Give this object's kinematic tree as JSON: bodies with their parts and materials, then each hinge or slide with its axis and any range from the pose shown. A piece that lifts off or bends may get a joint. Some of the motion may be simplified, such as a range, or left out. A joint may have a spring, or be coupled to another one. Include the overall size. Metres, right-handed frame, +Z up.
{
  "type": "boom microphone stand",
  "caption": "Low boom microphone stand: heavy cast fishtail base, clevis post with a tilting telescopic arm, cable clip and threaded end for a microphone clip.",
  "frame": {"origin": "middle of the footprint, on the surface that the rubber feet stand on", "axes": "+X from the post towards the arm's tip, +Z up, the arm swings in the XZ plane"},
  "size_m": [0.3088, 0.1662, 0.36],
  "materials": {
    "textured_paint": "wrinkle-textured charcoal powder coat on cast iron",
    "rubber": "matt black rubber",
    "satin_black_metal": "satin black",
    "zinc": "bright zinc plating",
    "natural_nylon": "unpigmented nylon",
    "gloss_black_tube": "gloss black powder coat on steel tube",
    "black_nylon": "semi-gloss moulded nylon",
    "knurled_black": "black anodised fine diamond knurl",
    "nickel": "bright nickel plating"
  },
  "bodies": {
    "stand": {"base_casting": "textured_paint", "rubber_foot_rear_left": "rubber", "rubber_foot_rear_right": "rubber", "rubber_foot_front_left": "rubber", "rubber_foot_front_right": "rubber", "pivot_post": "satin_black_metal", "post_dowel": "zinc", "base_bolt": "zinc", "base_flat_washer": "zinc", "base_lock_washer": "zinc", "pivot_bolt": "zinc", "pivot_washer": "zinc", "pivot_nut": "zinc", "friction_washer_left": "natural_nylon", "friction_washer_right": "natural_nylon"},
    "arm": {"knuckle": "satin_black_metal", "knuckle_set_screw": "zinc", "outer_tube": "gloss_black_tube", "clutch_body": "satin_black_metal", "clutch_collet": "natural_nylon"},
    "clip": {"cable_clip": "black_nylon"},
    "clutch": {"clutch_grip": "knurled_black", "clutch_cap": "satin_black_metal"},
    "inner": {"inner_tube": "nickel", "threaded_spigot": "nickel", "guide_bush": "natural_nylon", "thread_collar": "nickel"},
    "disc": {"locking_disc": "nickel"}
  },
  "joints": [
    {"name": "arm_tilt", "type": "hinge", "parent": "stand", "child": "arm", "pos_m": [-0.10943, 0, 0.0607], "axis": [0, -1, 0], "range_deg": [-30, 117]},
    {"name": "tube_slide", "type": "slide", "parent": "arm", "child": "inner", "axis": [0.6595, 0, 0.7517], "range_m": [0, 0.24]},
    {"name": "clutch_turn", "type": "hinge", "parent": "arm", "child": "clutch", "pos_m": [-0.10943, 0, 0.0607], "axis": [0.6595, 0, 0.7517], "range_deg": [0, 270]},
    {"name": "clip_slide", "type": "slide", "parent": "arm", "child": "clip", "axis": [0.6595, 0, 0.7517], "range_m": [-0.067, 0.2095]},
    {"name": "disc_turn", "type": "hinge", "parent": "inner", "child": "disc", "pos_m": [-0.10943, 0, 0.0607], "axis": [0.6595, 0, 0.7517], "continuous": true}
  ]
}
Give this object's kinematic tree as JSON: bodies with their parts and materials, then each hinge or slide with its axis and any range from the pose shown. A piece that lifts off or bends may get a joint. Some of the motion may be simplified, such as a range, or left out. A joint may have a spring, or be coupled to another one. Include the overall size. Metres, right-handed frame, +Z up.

Task directions: From the data above, extract every line in its exact form.

The output:
Give this object's kinematic tree as JSON: bodies with their parts and materials, then each hinge or slide with its axis and any range from the pose shown. A piece that lifts off or bends may get a joint. Some of the motion may be simplified, such as a range, or left out. A joint may have a spring, or be coupled to another one. Include the overall size. Metres, right-handed frame, +Z up.
{
  "type": "boom microphone stand",
  "caption": "Low boom microphone stand: heavy cast fishtail base, clevis post with a tilting telescopic arm, cable clip and threaded end for a microphone clip.",
  "frame": {"origin": "middle of the footprint, on the surface that the rubber feet stand on", "axes": "+X from the post towards the arm's tip, +Z up, the arm swings in the XZ plane"},
  "size_m": [0.3088, 0.1662, 0.36],
  "materials": {
    "textured_paint": "wrinkle-textured charcoal powder coat on cast iron",
    "rubber": "matt black rubber",
    "satin_black_metal": "satin black",
    "zinc": "bright zinc plating",
    "natural_nylon": "unpigmented nylon",
    "gloss_black_tube": "gloss black powder coat on steel tube",
    "black_nylon": "semi-gloss moulded nylon",
    "knurled_black": "black anodised fine diamond knurl",
    "nickel": "bright nickel plating"
  },
  "bodies": {
    "stand": {"base_casting": "textured_paint", "rubber_foot_rear_left": "rubber", "rubber_foot_rear_right": "rubber", "rubber_foot_front_left": "rubber", "rubber_foot_front_right": "rubber", "pivot_post": "satin_black_metal", "post_dowel": "zinc", "base_bolt": "zinc", "base_flat_washer": "zinc", "base_lock_washer": "zinc", "pivot_bolt": "zinc", "pivot_washer": "zinc", "pivot_nut": "zinc", "friction_washer_left": "natural_nylon", "friction_washer_right": "natural_nylon"},
    "arm": {"knuckle": "satin_black_metal", "knuckle_set_screw": "zinc", "outer_tube": "gloss_black_tube", "clutch_body": "satin_black_metal", "clutch_collet": "natural_nylon"},
    "clip": {"cable_clip": "black_nylon"},
    "clutch": {"clutch_grip": "knurled_black", "clutch_cap": "satin_black_metal"},
    "inner": {"inner_tube": "nickel", "threaded_spigot": "nickel", "guide_bush": "natural_nylon", "thread_collar": "nickel"},
    "disc": {"locking_disc": "nickel"}
  },
  "joints": [
    {"name": "arm_tilt", "type": "hinge", "parent": "stand", "child": "arm", "pos_m": [-0.10943, 0, 0.0607], "axis": [0, -1, 0], "range_deg": [-30, 117]},
    {"name": "tube_slide", "type": "slide", "parent": "arm", "child": "inner", "axis": [0.6595, 0, 0.7517], "range_m": [0, 0.24]},
    {"name": "clutch_turn", "type": "hinge", "parent": "arm", "child": "clutch", "pos_m": [-0.10943, 0, 0.0607], "axis": [0.6595, 0, 0.7517], "range_deg": [0, 270]},
    {"name": "clip_slide", "type": "slide", "parent": "arm", "child": "clip", "axis": [0.6595, 0, 0.7517], "range_m": [-0.067, 0.2095]},
    {"name": "disc_turn", "type": "hinge", "parent": "inner", "child": "disc", "pos_m": [-0.10943, 0, 0.0607], "axis": [0.6595, 0, 0.7517], "continuous": true}
  ]
}
Give this object's kinematic tree as JSON: bodies with their parts and materials, then each hinge or slide with its axis and any range from the pose shown. A piece that lifts off or bends may get a joint. Some of the motion may be simplified, such as a range, or left out. A joint may have a spring, or be coupled to another one. Include the overall size. Metres, right-handed frame, +Z up.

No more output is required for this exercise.